Across the street is an Italian place owned by their friend Pascal (Ian Holm). He serves his customers spaghetti with lots of meatballs and has ostentatious flaming dishes for show. Helping him is his beautiful wife Gabriella (Isabella Rossellini) who is having an affair with Secondo. Secondo is dating Jill (Minnie Driver) who is a teller at the local bank. Secondo refuses to have sex with her until he is more financially secure. Since her bank is calling in his loan, the future looks bleak.

Pascal advises Secondo, "give people what they want, then later you can give them what you want," but Secondo can not get Primo to change the menu even a little. Pascal sees life much simpler. As he explains, "I am a businessman. I am anything I need to be at any time."

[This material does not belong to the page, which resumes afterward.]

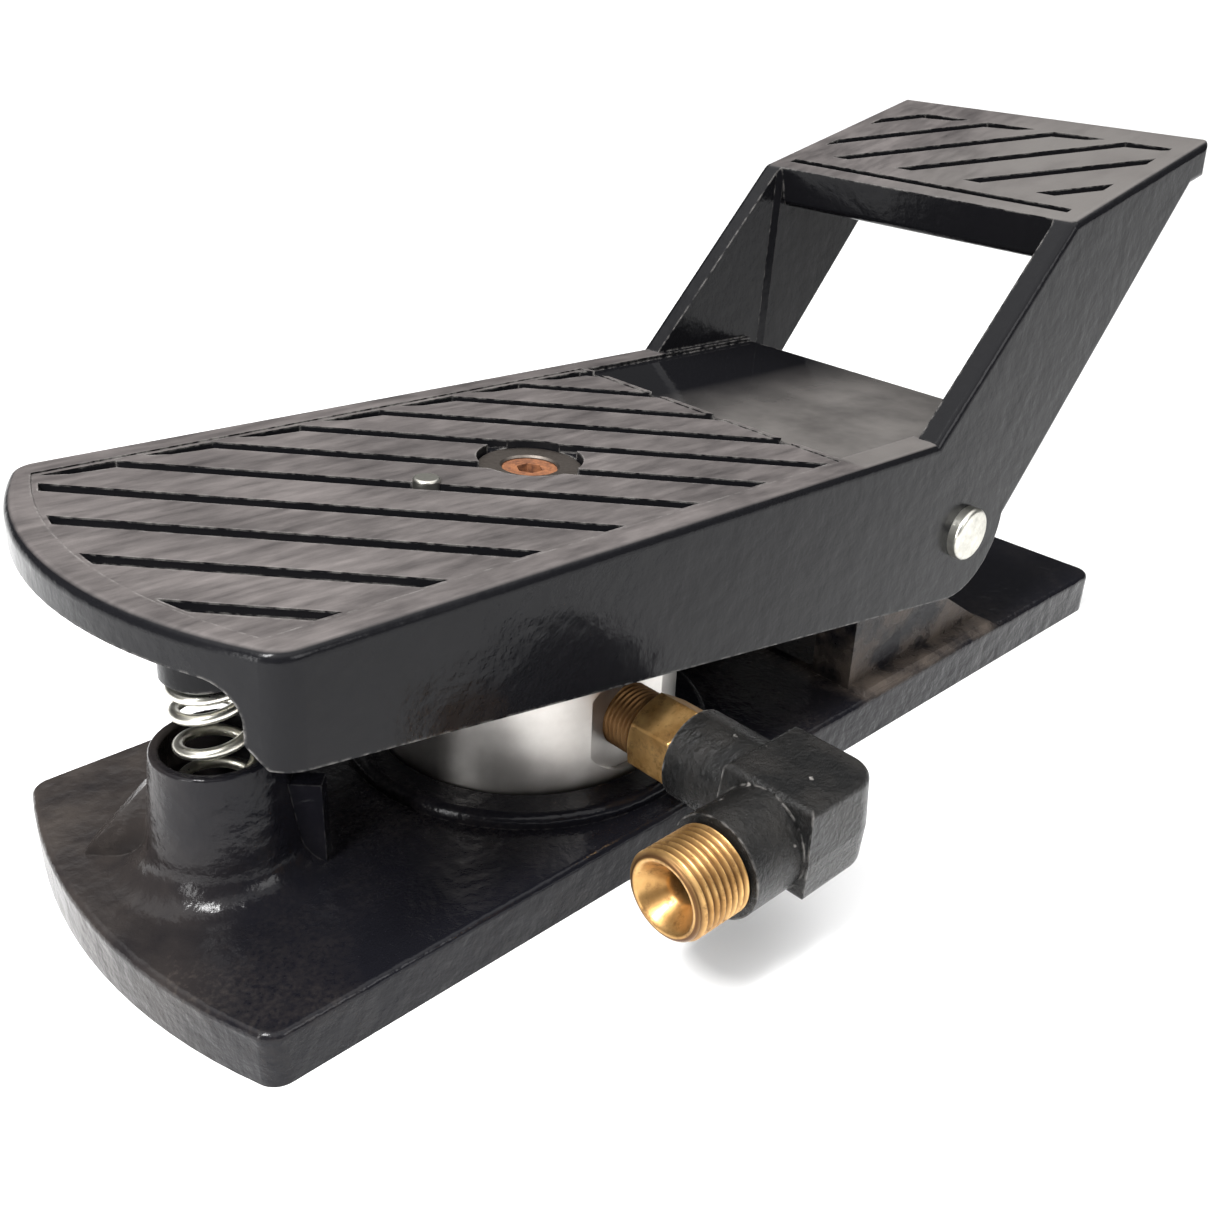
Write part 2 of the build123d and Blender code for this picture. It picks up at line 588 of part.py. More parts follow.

Pascal manages to give Primo and Secondo a last chance. He says he can get Louie Prima, the famous jazz musician, and all of his band to have dinner at the Paradise Restaurant. With the subsequent publicity, people will flock there. Almost all of the movie is about the preparations for and serving of the food on the BIG NIGHT.

In its lush and colorful food photography and in the reverence it gives to food, it is reminiscent of that great film, LIKE WATER FOR CHOCOLATE. The cinematography is intimate and the sets, especially of the wood paneled restaurant, are extremely authentic. Paradise is a church for food, and the actors become the holy choir. The people who designed the food for the film deserve extra credit. You may want to go to a great Italian restaurant after seeing the picture, but don't. You would be disappointed. This food is heaven - you would only get food for mere mortals.

The acting by Tucci is excellent, but Shalhoub steals the show. Think of Primo as the Gandhi of chefs. I kept expecting a scene with him lighting incense sticks to the food and praying to it. I like Holm, but had trouble hearing him speak with an Italian accent. Driver, from CIRCLE OF FRIENDS and the Masterpiece Theater TV show "The Politician's Wife," is a great actress, but her role here is secondary does not allow her to show off her talents. Only Rossellini is miscast. Her performance seems out of another movie. Finally, in a comedic part Campbell Scott is good as a Cadillac dealer. As those of you not alive during the 50s may not be fully aware, to own a new Cadillac then was proof positive of your success in life.

The direction and the script is ready to take things slow and natural. Many scenes have little dialog and in fact there is a reasonably long epilogue with no words at all just food preparation and consumption. All of this notwithstanding, the films is never boring nor the pace too slow. There are tragedies, mainly small, along the way, and the actors, particularly Shalhoub, with few words and great facial expressions manage to move the audience.

BIG NIGHT runs about an hour and three quarters. It is rated R, but is one of the softest R I can ever remember. There is no sex, nudity, or violence. This is a gentle film, but there are just a few bad words and one them happens to be the F word hence the rating. Although 99 per cent of the film is in English, the F word appears in the Italian part with the English subtitles. Except for that one word, the movie would be PG. I think the film would be fine for any kid who is interested in it. I recommend the picture to you and give it ***.